Vor vielen Jahren war es eine Institution im Speckgürtel der Landeshauptstadt Stuttgart – das Gasthaus Emile in Steinreinach / Korb.
In Scharen pilgerten wir dorthin. Es war Gastrokultur in alter Perfektion, wie sie heute leider fast nicht mehr zu finden ist.
Ihr Sohn Adolf in der Küche, die Emile selbst (ich glaube, sie wurde 100 Jahre alt) mit ihren Servicekräften – allzeit präsent in der Gaststube. Dort gab es allerlei schwäbische Spezialitäten: handgeschabte Spätzle, Kalbshaxen frisch aus dem Ofen, traumhaften Kartoffelsalat. Im Winter wurde der Schnee vom Gärtle weggefegt und der Feldsalat frisch geschnitten.
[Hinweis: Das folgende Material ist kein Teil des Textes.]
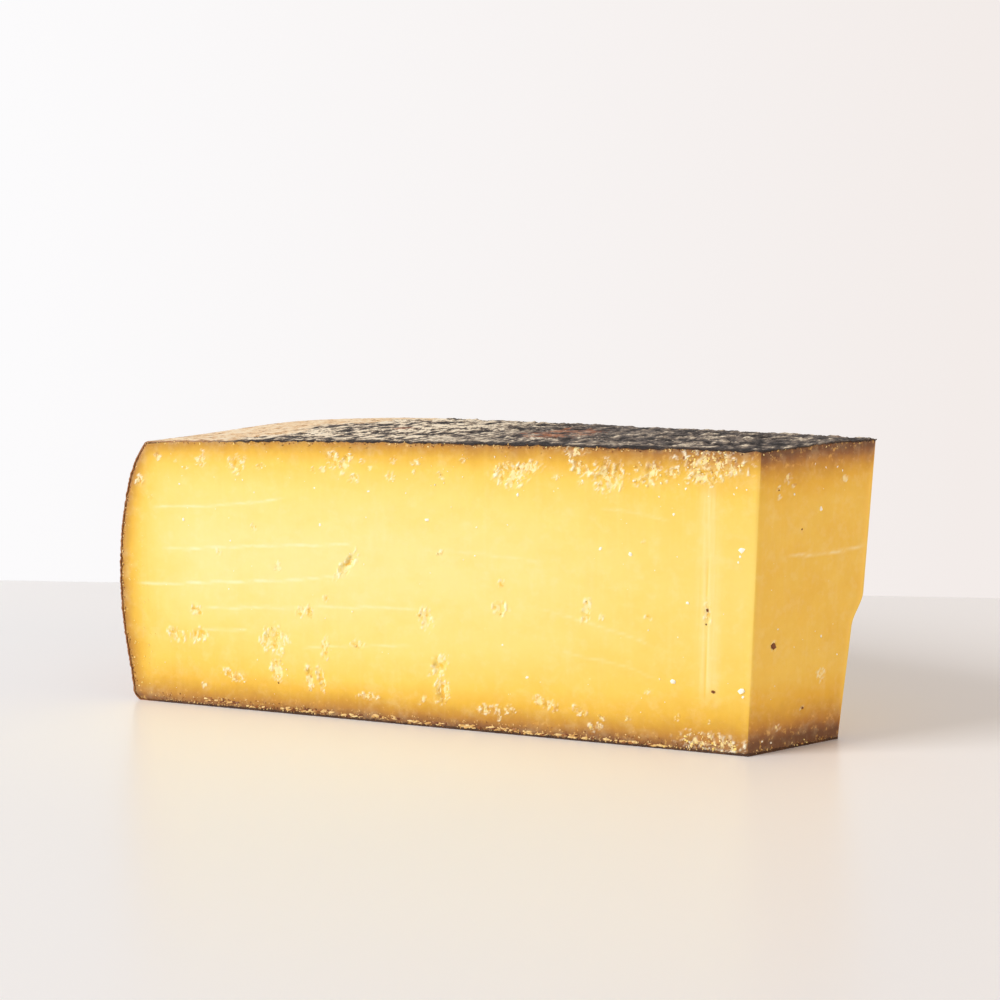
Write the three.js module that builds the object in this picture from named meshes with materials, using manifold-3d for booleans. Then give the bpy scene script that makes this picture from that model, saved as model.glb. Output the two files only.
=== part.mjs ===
// A truncated wedge cut from a large, flat wheel of aged mountain cheese.
//
// The wheel's axis is the Z axis while the wedge is being shaped. The front cut is the plane y = 0,
// with the heel, the wheel's bulging rind side, at -X. The nose cut takes the thin end off, short of
// the axis. The back cut is a second radial cut, WEDGE_ANGLE round from the first: it leans in towards
// the bottom and has a ledge where an upper and a lower stroke of the knife met. Last, the wedge is
// placed over its own footprint, so that the origin is the bottom centre of its bounding box.

import * as THREE from 'three';
import { mergeVertices } from 'three/addons/utils/BufferGeometryUtils.js';
import Module from 'manifold-3d';

// Driving dimensions, in millimetres and degrees.

// The whole wheel.
const WHEEL_HEIGHT = 100.3; // bottom to the level middle of the top
const RIM_RADIUS = 360; // where the top meets the heel
const HEEL_BULGE = 12; // how far the heel stands out beyond the rim
const BULGE_HEIGHT = 45; // height of the heel's widest part
const FOOT_INSET = 9.5; // how far the heel's foot stands in from the widest part
const FOOT_ROUND = 4.5; // radius between the heel's foot and the bottom
const TOP_DROP = 2.9; // how far the top has sunk at the rim
const FLAT_RADIUS = 130; // the top is level inside this radius

// The three cuts.
const WEDGE_ANGLE = 23.5; // from the front cut to the back cut
const NOSE_RADIUS = 134; // from the axis to the nose corner, along the front cut at the bottom
const NOSE_ANGLE = 55.7; // between the front cut and the nose cut, seen from above
const NOSE_LEAN = 1.5; // how far the nose cut leans out towards the top
const BACK_UPPER_LEAN = 3; // how far the back cut's upper stroke leans in towards the bottom
const BACK_LOWER_LEAN = 6.4; // how far its lower stroke leans in
const LEDGE_TOP = 50; // height where the upper stroke ends
const LEDGE_BOTTOM = 38; // height where the lower stroke begins
const LEDGE_DEPTH = 5; // how far the ledge steps in between them

// Fineness of the faceted solid.
const WHEEL_SEGMENTS = 360;
const TOP_STEPS = 10;
const HEEL_STEPS = 12;
const FOOT_STEPS = 5;

// How far a knife's solid runs past the wheel on every side.
const OVERCUT = 40;

const { degToRad, lerp } = THREE.MathUtils;
const wasm = await Module();
wasm.setup();

// Height of the top at a radius: level in the middle, then sinking with the cube of the distance.
function topHeight(radius) {
  const outward = Math.max(0, (radius - FLAT_RADIUS) / (RIM_RADIUS - FLAT_RADIUS));
  return WHEEL_HEIGHT - TOP_DROP * outward ** 3;
}

// A smooth quarter turn between two points of the heel. startPull and endPull say how far each end
// runs straight on, as a share of the height between the points.
function heelCurve(start, end, startPull, endPull, steps) {
  const rise = end.y - start.y;
  const curve = new THREE.CubicBezierCurve(
    start,
    new THREE.Vector2(start.x + startPull.x * Math.abs(rise), start.y + startPull.y * rise),
    new THREE.Vector2(end.x + endPull.x * Math.abs(rise), end.y - endPull.y * rise),
    end,
  );
  return curve.getPoints(steps);
}

// Half section of the wheel: from the axis at the bottom, round the heel, to the axis at the top.
function wheelProfile() {
  const widest = new THREE.Vector2(RIM_RADIUS + HEEL_BULGE, BULGE_HEIGHT);
  const foot = new THREE.Vector2(widest.x - FOOT_INSET, 0);
  const footTop = new THREE.Vector2(foot.x + FOOT_ROUND, FOOT_ROUND);
  const rim = new THREE.Vector2(RIM_RADIUS, topHeight(RIM_RADIUS));

  const rounding = new THREE.Path();
  rounding.absarc(foot.x, FOOT_ROUND, FOOT_ROUND, -Math.PI / 2, 0);
  const top = [];
  for (let step = 1; step <= TOP_STEPS; step += 1) {
    const radius = lerp(RIM_RADIUS, FLAT_RADIUS, step / TOP_STEPS);
    top.push(new THREE.Vector2(radius, topHeight(radius)));
  }
  return [
    new THREE.Vector2(0, 0),
    ...rounding.getPoints(FOOT_STEPS),
    ...heelCurve(footTop, widest, { x: 0.04, y: 0.35 }, { x: 0, y: 0.45 }, HEEL_STEPS).slice(1),
    ...heelCurve(widest, rim, { x: 0, y: 0.45 }, { x: 0.14, y: 0.22 }, HEEL_STEPS).slice(1),
    ...top,
    new THREE.Vector2(0, WHEEL_HEIGHT),
  ];
}

// A closed geometry as a solid: only positions are kept, shared vertices are merged, and triangles
// that have shrunk to a line, as at a lathe's poles, are dropped.
function toSolid(geometry) {
  const bare = geometry.clone();
  bare.deleteAttribute('normal');
  bare.deleteAttribute('uv');
  const merged = mergeVertices(bare, 1e-4);
  const corners = merged.index.array;
  const triangles = [];
  for (let i = 0; i < corners.length; i += 3) {
    const [a, b, c] = [corners[i], corners[i + 1], corners[i + 2]];
    if (a !== b && b !== c && c !== a) {
      triangles.push(a, b, c);
    }
  }
  const mesh = new wasm.Mesh({
    numProp: 3,
    vertProperties: new Float32Array(merged.attributes.position.array),
    triVerts: new Uint32Array(triangles),
  });
  return new wasm.Manifold(mesh);
}

function toGeometry(solid) {
  const mesh = solid.getMesh();
  const geometry = new THREE.BufferGeometry();
  geometry.setAttribute('position', new THREE.BufferAttribute(mesh.vertProperties, 3));
  geometry.setIndex(new THREE.BufferAttribute(mesh.triVerts, 1));
  geometry.computeVertexNormals();
  return geometry;
}

// The whole wheel, turned so that its axis stands along Z.
function makeWheel() {
  const geometry = new THREE.LatheGeometry(wheelProfile(), WHEEL_SEGMENTS);
  geometry.rotateX(Math.PI / 2);
  return toSolid(geometry);
}

// What one stroke of the knife takes away. The edge is a list of [offset, height] points from the
// lowest to the highest, in the vertical section across the stroke. Offsets count towards the left
// of the heading, and the knife clears everything on the right of the edge, along a line that runs
// past the wheel both ways from the start.
function knife(edge, start, heading) {
  const reach = 2 * (RIM_RADIUS + HEEL_BULGE + OVERCUT);
  const section = new THREE.Shape();
  section.moveTo(-reach, edge[0][1]);
  edge.forEach(([offset, height]) => section.lineTo(offset, height));
  section.lineTo(-reach, edge[edge.length - 1][1]);
  const geometry = new THREE.ExtrudeGeometry(section, { depth: 2 * reach, bevelEnabled: false });

  const along = new THREE.Vector3(Math.cos(heading), Math.sin(heading), 0);
  const left = new THREE.Vector3(-along.y, along.x, 0);
  const up = new THREE.Vector3(0, 0, 1);
  geometry.applyMatrix4(new THREE.Matrix4().makeBasis(left, up, along));
  geometry.translate(start.x - reach * along.x, start.y - reach * along.y, 0);
  return toSolid(geometry);
}

// The front cut is upright and runs from the heel to the axis.
function frontKnife() {
  const edge = [[0, -OVERCUT], [0, WHEEL_HEIGHT + OVERCUT]];
  return knife(edge, new THREE.Vector2(0, 0), 0);
}

// The nose cut starts at the nose corner and leans out towards the top.
function noseKnife() {
  const slope = Math.tan(degToRad(NOSE_LEAN));
  const high = WHEEL_HEIGHT + OVERCUT;
  const edge = [[slope * OVERCUT, -OVERCUT], [-slope * high, high]];
  return knife(edge, new THREE.Vector2(-NOSE_RADIUS, 0), degToRad(NOSE_ANGLE));
}

// The back cut meets the top along a radius, then leans in, steps in at the ledge and leans in again.
function backKnife() {
  const upper = Math.tan(degToRad(BACK_UPPER_LEAN));
  const lower = Math.tan(degToRad(BACK_LOWER_LEAN));
  const overLedge = upper * (WHEEL_HEIGHT - LEDGE_TOP);
  const underLedge = overLedge + LEDGE_DEPTH;
  const edge = [
    [underLedge + lower * (LEDGE_BOTTOM + OVERCUT), -OVERCUT],
    [underLedge, LEDGE_BOTTOM],
    [overLedge, LEDGE_TOP],
    [-upper * OVERCUT, WHEEL_HEIGHT + OVERCUT],
  ];
  return knife(edge, new THREE.Vector2(0, 0), Math.PI - degToRad(WEDGE_ANGLE));
}

// The wedge: the wheel less what the three knives take away, as one solid of rind and paste.
function makeWedge() {
  const solid = [frontKnife(), noseKnife(), backKnife()].reduce(
    (rest, blade) => rest.subtract(blade),
    makeWheel(),
  );
  const geometry = toGeometry(solid);
  const paste = new THREE.MeshStandardMaterial({ color: 0xf3d37c, roughness: 0.55, metalness: 0 });
  const wedge = new THREE.Mesh(geometry, paste);
  wedge.name = 'cheese_wedge';

  geometry.computeBoundingBox();
  const middle = geometry.boundingBox.getCenter(new THREE.Vector3());
  wedge.position.set(-middle.x, -middle.y, 0);
  return wedge;
}

const cheese = new THREE.Group();
cheese.add(makeWedge());

export default cheese;
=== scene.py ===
import math

import bpy
import numpy as np
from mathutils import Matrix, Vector


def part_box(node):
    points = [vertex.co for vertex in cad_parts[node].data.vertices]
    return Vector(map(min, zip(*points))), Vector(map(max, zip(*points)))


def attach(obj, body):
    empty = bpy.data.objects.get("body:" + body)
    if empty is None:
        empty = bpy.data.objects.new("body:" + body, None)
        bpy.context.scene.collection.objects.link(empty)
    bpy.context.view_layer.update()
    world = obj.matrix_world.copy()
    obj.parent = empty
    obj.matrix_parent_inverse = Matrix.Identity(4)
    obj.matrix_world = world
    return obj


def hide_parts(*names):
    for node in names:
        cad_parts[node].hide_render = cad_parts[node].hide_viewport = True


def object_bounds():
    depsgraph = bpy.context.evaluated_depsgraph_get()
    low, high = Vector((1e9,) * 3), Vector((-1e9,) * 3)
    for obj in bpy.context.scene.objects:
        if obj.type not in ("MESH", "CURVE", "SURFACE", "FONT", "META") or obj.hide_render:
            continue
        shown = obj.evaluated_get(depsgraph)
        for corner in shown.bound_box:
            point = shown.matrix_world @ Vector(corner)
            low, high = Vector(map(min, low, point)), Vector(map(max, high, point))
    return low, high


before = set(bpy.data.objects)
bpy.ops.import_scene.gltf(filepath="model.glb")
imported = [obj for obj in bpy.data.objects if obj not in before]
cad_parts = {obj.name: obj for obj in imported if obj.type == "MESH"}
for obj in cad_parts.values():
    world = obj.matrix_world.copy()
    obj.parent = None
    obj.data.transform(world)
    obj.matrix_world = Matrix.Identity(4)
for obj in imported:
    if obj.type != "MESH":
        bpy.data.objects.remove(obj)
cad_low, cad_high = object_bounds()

# A wedge of aged mountain cheese, cut from a large flat wheel. Its cut paste and its rind are
# surfaces worked out on grids. Lengths are in millimetres up to the moment a mesh is made.
#
# While it is shaped, the wheel's axis is the Z axis, the front cut is the plane y = 0, the heel is at
# -X and the bottom is at z = 0. "Along" is the distance along the front cut from the nose corner
# towards the heel, and "turn" is the angle round the axis from the front cut.

MM = 0.001

# The wheel, as the solid in the frame has it. The nose is cut back one millimetre.
RIM_RADIUS = 360.0
HEEL_BULGE = 12.0
BULGE_HEIGHT = 45.0
FOOT_INSET = 9.5
FOOT_ROUND = 4.5
TOP_DROP = 2.9
FLAT_RADIUS = 130.0
WHEEL_HEIGHT = (cad_high.z - cad_low.z) / MM
WIDEST_RADIUS = RIM_RADIUS + HEEL_BULGE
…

Dazu kamen köstliches Bauernbrot aus riesigen Laiben, die im Keller auf einem Brett an der Decke lagerten, sowie eigener Fasswein. Und zu später Stunde setzte sich die Emile oftmals mit streng nach hinten gekämmtem Haar, engen Schnürstiefeln und akkurater Schürze ans Klavier. Dann sang man gemeinsam die „Vogelhochzeit“ – nicht selten gab es weit nach Mitternacht noch ein Vesper von Adolf oder Emiles selbstgebackenen Hefezopf mit Kakao oder einem Viertele Wein vom Fass.
Das Sodbrennen am nächsten Tag war vorprogrammiert.
Das war noch Gasthauskultur in Perfektion – leider fast ausgestorben.
Warum ich das schreibe? Auch heute musste ich wieder erleben, dass der Gedanke zwar weiterlebt – es aber an der Umsetzung mangelt.
Ein junges Ehepaar hat im nahen Umfeld mit besten Referenzen ein schwäbisches Restaurant eröffnet. Viel Vorschusslorbeeren, viel Eigenlob, hohe Erwartungshaltung auf echtes schwäbisches Essen.
Die Preise: mittelmäßig bis hoch – für das Gebotene jedoch viel zu hoch.
- Der Service: freundlich.
- Das Essen: enttäuschend.
- Maultaschen: nur warmgelegt, matschige Füllung, schlecht gewürzt, Teig aufgeweicht.
- Kutteln: geschmacklich gut, aber fast keine Kutteln, nur Soße.